#### Data lines
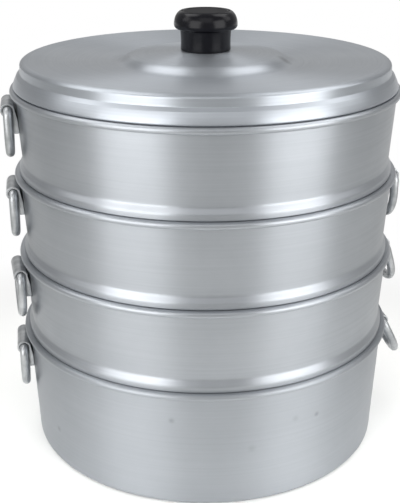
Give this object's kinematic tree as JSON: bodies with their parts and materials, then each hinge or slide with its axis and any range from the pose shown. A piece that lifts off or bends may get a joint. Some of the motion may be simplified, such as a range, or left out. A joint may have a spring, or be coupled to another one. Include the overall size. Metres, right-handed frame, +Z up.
{
  "type": "momo steamer",
  "caption": "Tall round stacked steamer in spun metal: a deep base pot, perforated tiers that nest rim on rim, small side drop handles and a shallow stepped lid with a black knob.",
  "frame": {"origin": "centre of the pot's underside, on the surface that the steamer stands on", "axes": "+Z up along the axis that all the shells are spun about; the pot's handles lie at -X and +X"},
  "size_m": [0.3148, 0.2866, 0.3285],
  "materials": {
    "spun_aluminium": "satin spun aluminium with fine turning lines",
    "handle_aluminium": "tumbled aluminium rod and strap",
    "rivet_aluminium": "bright formed rivet heads",
    "black_phenolic": "polished black moulded phenolic",
    "brass_insert": "turned brass",
    "zinc_steel": "zinc plated steel"
  },
  "bodies": {
    "pot": {"pot_shell": "spun_aluminium", "pot_left_bracket": "handle_aluminium", "pot_left_front_rivet": "rivet_aluminium", "pot_left_rear_rivet": "rivet_aluminium", "pot_right_bracket": "handle_aluminium", "pot_right_front_rivet": "rivet_aluminium", "pot_right_rear_rivet": "rivet_aluminium"},
    "lower_tier": {"lower_tier_shell": "spun_aluminium", "lower_tier_left_bracket": "handle_aluminium", "lower_tier_left_front_rivet": "rivet_aluminium", "lower_tier_left_rear_rivet": "rivet_aluminium", "lower_tier_right_bracket": "handle_aluminium", "lower_tier_right_front_rivet": "rivet_aluminium", "lower_tier_right_rear_rivet": "rivet_aluminium"},
    "middle_tier": {"middle_tier_shell": "spun_aluminium", "middle_tier_left_bracket": "handle_aluminium", "middle_tier_left_front_rivet": "rivet_aluminium", "middle_tier_left_rear_rivet": "rivet_aluminium", "middle_tier_right_bracket": "handle_aluminium", "middle_tier_right_front_rivet": "rivet_aluminium", "middle_tier_right_rear_rivet": "rivet_aluminium"},
    "upper_tier": {"upper_tier_shell": "spun_aluminium", "upper_tier_left_bracket": "handle_aluminium", "upper_tier_left_front_rivet": "rivet_aluminium", "upper_tier_left_rear_rivet": "rivet_aluminium", "upper_tier_right_bracket": "handle_aluminium", "upper_tier_right_front_rivet": "rivet_aluminium", "upper_tier_right_rear_rivet": "rivet_aluminium"},
    "lid": {"lid_shell": "spun_aluminium", "lid_knob": "black_phenolic", "knob_insert": "brass_insert", "knob_screw": "zinc_steel", "knob_washer": "zinc_steel"},
    "pot_left_handle": {"pot_left_handle": "handle_aluminium"},
    "pot_right_handle": {"pot_right_handle": "handle_aluminium"},
    "lower_tier_left_handle": {"lower_tier_left_handle": "handle_aluminium"},
    "lower_tier_right_handle": {"lower_tier_right_handle": "handle_aluminium"},
    "middle_tier_left_handle": {"middle_tier_left_handle": "handle_aluminium"},
    "middle_tier_right_handle": {"middle_tier_right_handle": "handle_aluminium"},
    "upper_tier_left_handle": {"upper_tier_left_handle": "handle_aluminium"},
    "upper_tier_right_handle": {"upper_tier_right_handle": "handle_aluminium"}
  },
  "joints": [
    {"name": "lower_tier_lift", "type": "slide", "parent": "pot", "child": "lower_tier", "axis": [0, 0, 1], "range_m": [0, 0.06]},
    {"name": "middle_tier_lift", "type": "slide", "parent": "lower_tier", "child": "middle_tier", "axis": [0, 0, 1], "range_m": [0, 0.06]},
    {"name": "upper_tier_lift", "type": "slide", "parent": "middle_tier", "child": "upper_tier", "axis": [0, 0, 1], "range_m": [0, 0.06]},
    {"name": "lid_lift", "type": "slide", "parent": "upper_tier", "child": "lid", "axis": [0, 0, 1], "range_m": [0, 0.06]},
    {"name": "pot_left_swing", "type": "hinge", "parent": "pot", "child": "pot_left_handle", "pos_m": [-0.1452, 0, 0.077], "axis": [0, 1, 0], "range_deg": [-6, 140]},
    {"name": "pot_right_swing", "type": "hinge", "parent": "pot", "child": "pot_right_handle", "pos_m": [0.1452, 0, 0.077], "axis": [0, -1, 0], "range_deg": [-33, 113]},
    {"name": "lower_tier_left_swing", "type": "hinge", "parent": "lower_tier", "child": "lower_tier_left_handle", "pos_m": [-0.14485, -0.01013, 0.1405], "axis": [-0.0698, 0.9976, 0], "range_deg": [-6, 140]},
    {"name": "lower_tier_right_swing", "type": "hinge", "parent": "lower_tier", "child": "lower_tier_right_handle", "pos_m": [0.14485, 0.01013, 0.1405], "axis": [0.0698, -0.9976, 0], "range_deg": [-23, 123]},
    {"name": "middle_tier_left_swing", "type": "hinge", "parent": "middle_tier", "child": "middle_tier_left_handle", "pos_m": [-0.1452, 0, 0.202], "axis": [0, 1, 0], "range_deg": [-6, 140]},
    {"name": "middle_tier_right_swing", "type": "hinge", "parent": "middle_tier", "child": "middle_tier_right_handle", "pos_m": [0.1452, 0, 0.202], "axis": [0, -1, 0], "range_deg": [-6, 140]},
    {"name": "upper_tier_left_swing", "type": "hinge", "parent": "upper_tier", "child": "upper_tier_left_handle", "pos_m": [-0.1452, 0, 0.2635], "axis": [0, 1, 0], "range_deg": [-6, 140]},
    {"name": "upper_tier_right_swing", "type": "hinge", "parent": "upper_tier", "child": "upper_tier_right_handle", "pos_m": [0.14299, 0.02521, 0.2635], "axis": [0.1736, -0.9848, 0], "range_deg": [-6, 140]}
  ]
}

#### Directions for this task
Please repeat the listing above in full and exactly.

#### Task solution
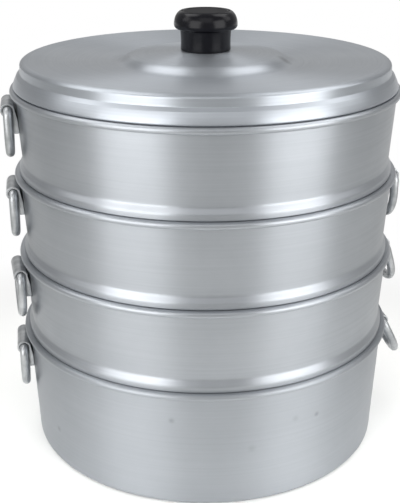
Give this object's kinematic tree as JSON: bodies with their parts and materials, then each hinge or slide with its axis and any range from the pose shown. A piece that lifts off or bends may get a joint. Some of the motion may be simplified, such as a range, or left out. A joint may have a spring, or be coupled to another one. Include the overall size. Metres, right-handed frame, +Z up.
{
  "type": "momo steamer",
  "caption": "Tall round stacked steamer in spun metal: a deep base pot, perforated tiers that nest rim on rim, small side drop handles and a shallow stepped lid with a black knob.",
  "frame": {"origin": "centre of the pot's underside, on the surface that the steamer stands on", "axes": "+Z up along the axis that all the shells are spun about; the pot's handles lie at -X and +X"},
  "size_m": [0.3148, 0.2866, 0.3285],
  "materials": {
    "spun_aluminium": "satin spun aluminium with fine turning lines",
    "handle_aluminium": "tumbled aluminium rod and strap",
    "rivet_aluminium": "bright formed rivet heads",
    "black_phenolic": "polished black moulded phenolic",
    "brass_insert": "turned brass",
    "zinc_steel": "zinc plated steel"
  },
  "bodies": {
    "pot": {"pot_shell": "spun_aluminium", "pot_left_bracket": "handle_aluminium", "pot_left_front_rivet": "rivet_aluminium", "pot_left_rear_rivet": "rivet_aluminium", "pot_right_bracket": "handle_aluminium", "pot_right_front_rivet": "rivet_aluminium", "pot_right_rear_rivet": "rivet_aluminium"},
    "lower_tier": {"lower_tier_shell": "spun_aluminium", "lower_tier_left_bracket": "handle_aluminium", "lower_tier_left_front_rivet": "rivet_aluminium", "lower_tier_left_rear_rivet": "rivet_aluminium", "lower_tier_right_bracket": "handle_aluminium", "lower_tier_right_front_rivet": "rivet_aluminium", "lower_tier_right_rear_rivet": "rivet_aluminium"},
    "middle_tier": {"middle_tier_shell": "spun_aluminium", "middle_tier_left_bracket": "handle_aluminium", "middle_tier_left_front_rivet": "rivet_aluminium", "middle_tier_left_rear_rivet": "rivet_aluminium", "middle_tier_right_bracket": "handle_aluminium", "middle_tier_right_front_rivet": "rivet_aluminium", "middle_tier_right_rear_rivet": "rivet_aluminium"},
    "upper_tier": {"upper_tier_shell": "spun_aluminium", "upper_tier_left_bracket": "handle_aluminium", "upper_tier_left_front_rivet": "rivet_aluminium", "upper_tier_left_rear_rivet": "rivet_aluminium", "upper_tier_right_bracket": "handle_aluminium", "upper_tier_right_front_rivet": "rivet_aluminium", "upper_tier_right_rear_rivet": "rivet_aluminium"},
    "lid": {"lid_shell": "spun_aluminium", "lid_knob": "black_phenolic", "knob_insert": "brass_insert", "knob_screw": "zinc_steel", "knob_washer": "zinc_steel"},
    "pot_left_handle": {"pot_left_handle": "handle_aluminium"},
    "pot_right_handle": {"pot_right_handle": "handle_aluminium"},
    "lower_tier_left_handle": {"lower_tier_left_handle": "handle_aluminium"},
    "lower_tier_right_handle": {"lower_tier_right_handle": "handle_aluminium"},
    "middle_tier_left_handle": {"middle_tier_left_handle": "handle_aluminium"},
    "middle_tier_right_handle": {"middle_tier_right_handle": "handle_aluminium"},
    "upper_tier_left_handle": {"upper_tier_left_handle": "handle_aluminium"},
    "upper_tier_right_handle": {"upper_tier_right_handle": "handle_aluminium"}
  },
  "joints": [
    {"name": "lower_tier_lift", "type": "slide", "parent": "pot", "child": "lower_tier", "axis": [0, 0, 1], "range_m": [0, 0.06]},
    {"name": "middle_tier_lift", "type": "slide", "parent": "lower_tier", "child": "middle_tier", "axis": [0, 0, 1], "range_m": [0, 0.06]},
    {"name": "upper_tier_lift", "type": "slide", "parent": "middle_tier", "child": "upper_tier", "axis": [0, 0, 1], "range_m": [0, 0.06]},
    {"name": "lid_lift", "type": "slide", "parent": "upper_tier", "child": "lid", "axis": [0, 0, 1], "range_m": [0, 0.06]},
    {"name": "pot_left_swing", "type": "hinge", "parent": "pot", "child": "pot_left_handle", "pos_m": [-0.1452, 0, 0.077], "axis": [0, 1, 0], "range_deg": [-6, 140]},
    {"name": "pot_right_swing", "type": "hinge", "parent": "pot", "child": "pot_right_handle", "pos_m": [0.1452, 0, 0.077], "axis": [0, -1, 0], "range_deg": [-33, 113]},
    {"name": "lower_tier_left_swing", "type": "hinge", "parent": "lower_tier", "child": "lower_tier_left_handle", "pos_m": [-0.14485, -0.01013, 0.1405], "axis": [-0.0698, 0.9976, 0], "range_deg": [-6, 140]},
    {"name": "lower_tier_right_swing", "type": "hinge", "parent": "lower_tier", "child": "lower_tier_right_handle", "pos_m": [0.14485, 0.01013, 0.1405], "axis": [0.0698, -0.9976, 0], "range_deg": [-23, 123]},
    {"name": "middle_tier_left_swing", "type": "hinge", "parent": "middle_tier", "child": "middle_tier_left_handle", "pos_m": [-0.1452, 0, 0.202], "axis": [0, 1, 0], "range_deg": [-6, 140]},
    {"name": "middle_tier_right_swing", "type": "hinge", "parent": "middle_tier", "child": "middle_tier_right_handle", "pos_m": [0.1452, 0, 0.202], "axis": [0, -1, 0], "range_deg": [-6, 140]},
    {"name": "upper_tier_left_swing", "type": "hinge", "parent": "upper_tier", "child": "upper_tier_left_handle", "pos_m": [-0.1452, 0, 0.2635], "axis": [0, 1, 0], "range_deg": [-6, 140]},
    {"name": "upper_tier_right_swing", "type": "hinge", "parent": "upper_tier", "child": "upper_tier_right_handle", "pos_m": [0.14299, 0.02521, 0.2635], "axis": [0.1736, -0.9848, 0], "range_deg": [-6, 140]}
  ]
}